Read IHRP's 2016 report on children in detention

Read IHRP's 2017 report on Canadian children in detention

In addition, IHRP says that while the majority of immigration detainees are held in Immigration Holding Centres, approximately a third of all detainees and the vast majority of long-term detainees are held in facilities intended for criminals. Immigration detainees with psychosocial disabilities or mental health conditions are routinely held in maximum-security provincial jails, often exacerbating their mental health conditions.

“Detention can be particularly damaging to vulnerable individuals, including asylum seekers and victims of torture,” the submission states.
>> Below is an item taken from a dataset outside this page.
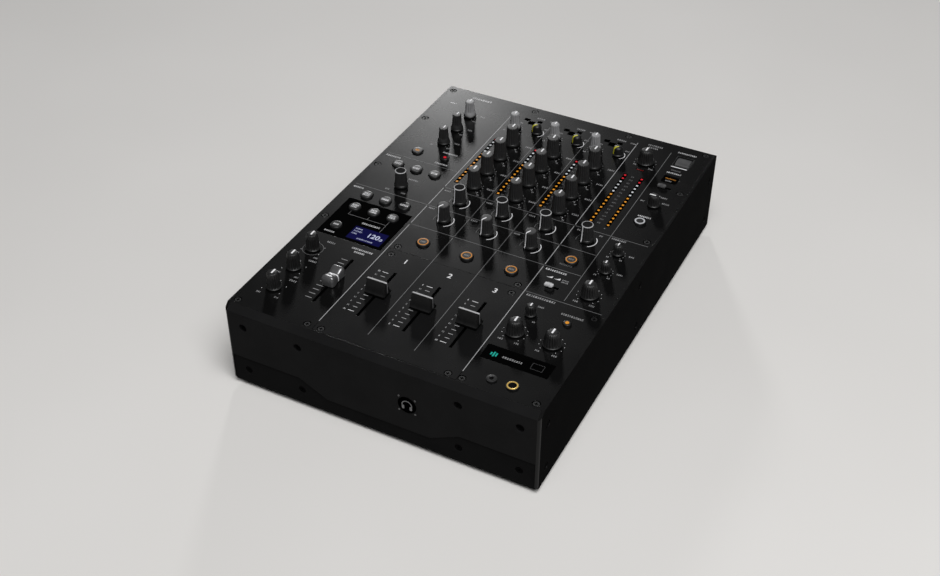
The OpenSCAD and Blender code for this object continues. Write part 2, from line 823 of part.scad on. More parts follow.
top_panel();
fader_panel();
bottom_tray();
front_panel();
side_plates();
rear_panel();
rubber_feet();
case_screws();
gloss_windows();
circuit_boards();
sockets();
power_button();
for (i = TRIO) mic_knob(i);
for (i = TRIO) fx_knob(i);
resonance_knob();
fx_fader();
for (c = CHANNELS) input_selector(c);
for (c = CHANNELS) trim_knob(c);
for (c = CHANNELS, b = BANDS) eq_knob(c, b);
for (c = CHANNELS) filter_knob(c);
for (c = CHANNELS) send_knob(c);
for (c = CHANNELS) channel_fader(c);
master_level_knob();
master_filter_knob();
booth_level_knob();
route_selector();
phones_mix_knob();
phones_level_knob();
phones_cue_knob();
booth_high_knob();
booth_low_knob();
slide_levers();
fx_buttons();
cue_buttons();
utility_buttons();
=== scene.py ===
import math
import random

import bmesh
import bpy
from mathutils import Matrix, Vector


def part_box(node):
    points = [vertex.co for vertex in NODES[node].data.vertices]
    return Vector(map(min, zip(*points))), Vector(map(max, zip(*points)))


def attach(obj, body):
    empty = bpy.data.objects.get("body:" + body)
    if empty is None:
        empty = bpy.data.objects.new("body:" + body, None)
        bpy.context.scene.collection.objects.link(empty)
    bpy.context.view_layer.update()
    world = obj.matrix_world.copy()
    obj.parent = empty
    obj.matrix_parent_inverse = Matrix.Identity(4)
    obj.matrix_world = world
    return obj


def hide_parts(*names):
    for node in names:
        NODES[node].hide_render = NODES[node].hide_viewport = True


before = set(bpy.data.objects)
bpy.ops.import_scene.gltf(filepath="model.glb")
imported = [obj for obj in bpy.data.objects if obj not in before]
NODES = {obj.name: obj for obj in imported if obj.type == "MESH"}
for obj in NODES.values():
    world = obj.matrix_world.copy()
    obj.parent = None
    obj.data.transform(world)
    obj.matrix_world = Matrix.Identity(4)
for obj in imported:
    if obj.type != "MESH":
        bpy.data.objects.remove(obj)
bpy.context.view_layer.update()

MM = 0.001
CHANNELS = (1, 2, 3)
BANDS = (1, 2, 3, 4)
Z_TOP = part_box("fader_panel")[1].z / MM
TO_REAR = Matrix.Rotation(-math.pi / 2, 3, "X")
TO_FRONT = Matrix.Rotation(math.pi / 2, 3, "X")


# ---- Places, all in millimetres and read from the frame ----


def centre(node):
    """Middle of a node seen from above."""
    low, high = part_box(node)
    return (low.x + high.x) / 2 / MM, (low.y + high.y) / 2 / MM


def solids(node):
    """Box of each separate solid of a node, as (low, high) in millimetres, sorted from the rear left."""
    bm = bmesh.new()
    bm.from_mesh(NODES[node].data)
    bmesh.ops.remove_doubles(bm, verts=bm.verts, dist=1e-6)
    seen, boxes = set(), []
    for start in bm.verts:
        if start in seen:
            continue
        stack, island = [start], []
        seen.add(start)
        while stack:
            vert = stack.pop()
            island.append(vert.co / MM)
            for edge in vert.link_edges:
                other = edge.other_vert(vert)
                if other not in seen:
                    seen.add(other)
                    stack.append(other)
        low = Vector([min(co[i] for co in island) for i in range(3)])
        high = Vector([max(co[i] for co in island) for i in range(3)])
        boxes.append((low, high))
    bm.free()
    return sorted(boxes, key=lambda b: (-round(b[0].y + b[1].y), b[0].x))


def middle(box):
    return (box[0].x + box[1].x) / 2, (box[0].y + box[1].y) / 2


# ---- Materials ----


def material(name):
    mat = bpy.data.materials.new(name)
    mat.use_nodes = True
    return mat, mat.node_tree, mat.node_tree.nodes["Principled BSDF"]


def noise(tree, scale, detail):
    coords = tree.nodes.new("ShaderNodeTexCoord")
    tex = tree.nodes.new("ShaderNodeTexNoise")
    tex.inputs["Scale"].default_value = scale
    tex.inputs["Detail"].default_value = detail
    tex.inputs["Roughness"].default_value = 0.55
    tree.links.new(coords.outputs["Object"], tex.inputs["Vector"])
    return tex.outputs["Fac"]


def ramp(tree, fac, stops):
    node = tree.nodes.new("ShaderNodeValToRGB")
    points = node.color_ramp.elements
    while len(points) < len(stops):
        points.new(0.5)
    for point, (place, tone) in zip(points, stops):
        point.position = place
        point.color = (*tone, 1)
    tree.links.new(fac, node.inputs["Fac"])
    return node.outputs["Color"]


def spread(tree, fac, low, high):
    node = tree.nodes.new("ShaderNodeMapRange")
    node.inputs["From Min"].default_value = 0.3
    node.inputs["From Max"].default_value = 0.7
    node.inputs["To Min"].default_value = low
    node.inputs["To Max"].default_value = high
    tree.links.new(fac, node.inputs["Value"])
    return node.outputs["Result"]


def moulded(name, dark, light, rough=(0.35, 0.45), grain=3000, bump=0.1, patch=200, metallic=0.0,
            specular=0.5, edge=0.0):
    """A coated or moulded surface: patchy colour, fine grain in the bump and uneven roughness."""
    mat, tree, bsdf = material(name)
    wide = noise(tree, patch, 4)
    fine = noise(tree, grain, 2)
    tones = ramp(tree, wide, [(0.3, colour(dark)), (0.7, colour(light))])
    tree.links.new(tones, bsdf.inputs["Base Color"])
    tree.links.new(spread(tree, wide, *rough), bsdf.inputs["Roughness"])
    bumps = tree.nodes.new("ShaderNodeBump")
    bumps.inputs["Strength"].default_value = bump
    bumps.inputs["Distance"].default_value = 0.000012
    tree.links.new(fine, bumps.inputs["Height"])
    if edge:
        bevel = tree.nodes.new("ShaderNodeBevel")
        bevel.samples = 4
        bevel.inputs["Radius"].default_value = edge * MM
        tree.links.new(bevel.outputs["Normal"], bumps.inputs["Normal"])
    tree.links.new(bumps.outputs["Normal"], bsdf.inputs["Normal"])
    bsdf.inputs["Metallic"].default_value = metallic
    bsdf.inputs["Specular IOR Level"].default_value = specular
    return mat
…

Read IHRP's 2015 report on detainees with mental health concerns

The human rights group’s reports and the work of advocacy groups has led to some changes.
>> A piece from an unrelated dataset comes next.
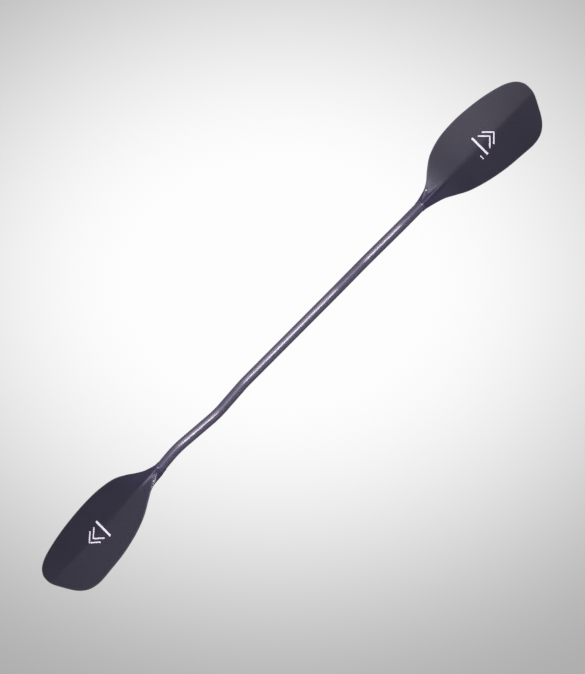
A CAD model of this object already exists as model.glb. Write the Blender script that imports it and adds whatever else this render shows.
"""Looks of the bent-shaft kayak paddle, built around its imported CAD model.

Lengths in the shape code are millimetres. Lights, camera and floor are in metres.
"""

import math

import bpy
import numpy as np
from mathutils import Matrix, Vector


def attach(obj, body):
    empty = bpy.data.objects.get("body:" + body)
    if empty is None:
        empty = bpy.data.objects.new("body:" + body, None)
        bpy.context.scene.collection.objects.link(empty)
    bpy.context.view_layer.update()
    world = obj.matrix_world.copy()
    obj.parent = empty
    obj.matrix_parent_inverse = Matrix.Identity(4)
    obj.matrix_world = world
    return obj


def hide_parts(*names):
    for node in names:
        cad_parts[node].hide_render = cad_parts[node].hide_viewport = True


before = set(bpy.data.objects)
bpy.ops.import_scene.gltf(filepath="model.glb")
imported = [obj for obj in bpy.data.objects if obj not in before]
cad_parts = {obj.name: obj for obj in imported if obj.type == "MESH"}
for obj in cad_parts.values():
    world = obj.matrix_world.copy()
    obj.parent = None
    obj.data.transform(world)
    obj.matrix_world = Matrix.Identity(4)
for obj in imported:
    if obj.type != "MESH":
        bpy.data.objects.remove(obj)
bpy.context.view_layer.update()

MM = 0.001

# ---- Sizes, as in the CAD model ---------------------------------------------------------
PADDLE_L = 1944
FEATHER = 30
SHAFT_R = 14.5
SHAFT_WALL = 1.6
BEND_X = (187, 300, 452)
SLOPES = (0, -8.5, 10, -11)
BEND_R = 160
BLADE_L = 445
THROAT_X = PADDLE_L / 2 - BLADE_L
EDGE_T = 3.4
CORE_T = 5
SKIN_T = 0.9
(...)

There has been a drop in the number of detentions from 8,739 in the 2012-2013 fiscal year to 6,251 in 2016-2017, and the number of children in detention has decreased from 232 in 2014-2015 to 162 in 2016-2017. Canada Border Services Agency has also improved transparency and looked at alternatives to detention, Muscati says.

The human rights groups hope that by raising some of the issues now – just before Canada goes before the Universal Periodic Review at the UN Human Rights Council in Geneva this spring – they can bring about further change.

“Even though there have been changes in terms of the actual number of detentions, we want to make sure this is entrenched into law,” Muscati says. “This shouldn’t be at the discretion of the Canada Border Services Agency or any government official. Unfortunately, the way immigration detention works in Canada is that it’s a punitive culture. The number of detentions shouldn’t increase or decrease based on which political party is in power – it should be based on the rule of law.”

The submission calls for several recommendations, which have been endorsed by Human Rights Watch:

  • Canada should create a legislative presumption against detention beyond 90 days, which means that after three months, detainees should be released unless there’s clear and compelling evidence to hold them. Muscati cites an example of a detainee held for more than a decade.
  • There should be an independent body to investigate the Canada Border Services Agency. Muscati says that even though there has been a series of deaths in immigration detention centres, there’s been no accountability. “CBSA has the powers of a police force, but it doesn’t have the same accountability that we see in other parts of the world, or even in Canada,” Muscati says.
  • The best interest of the child should play a primary role, not just be taken into consideration.
  • Canada should implement community-based alternatives to detention, like having detainees be released into the community with reporting obligations and guarantors.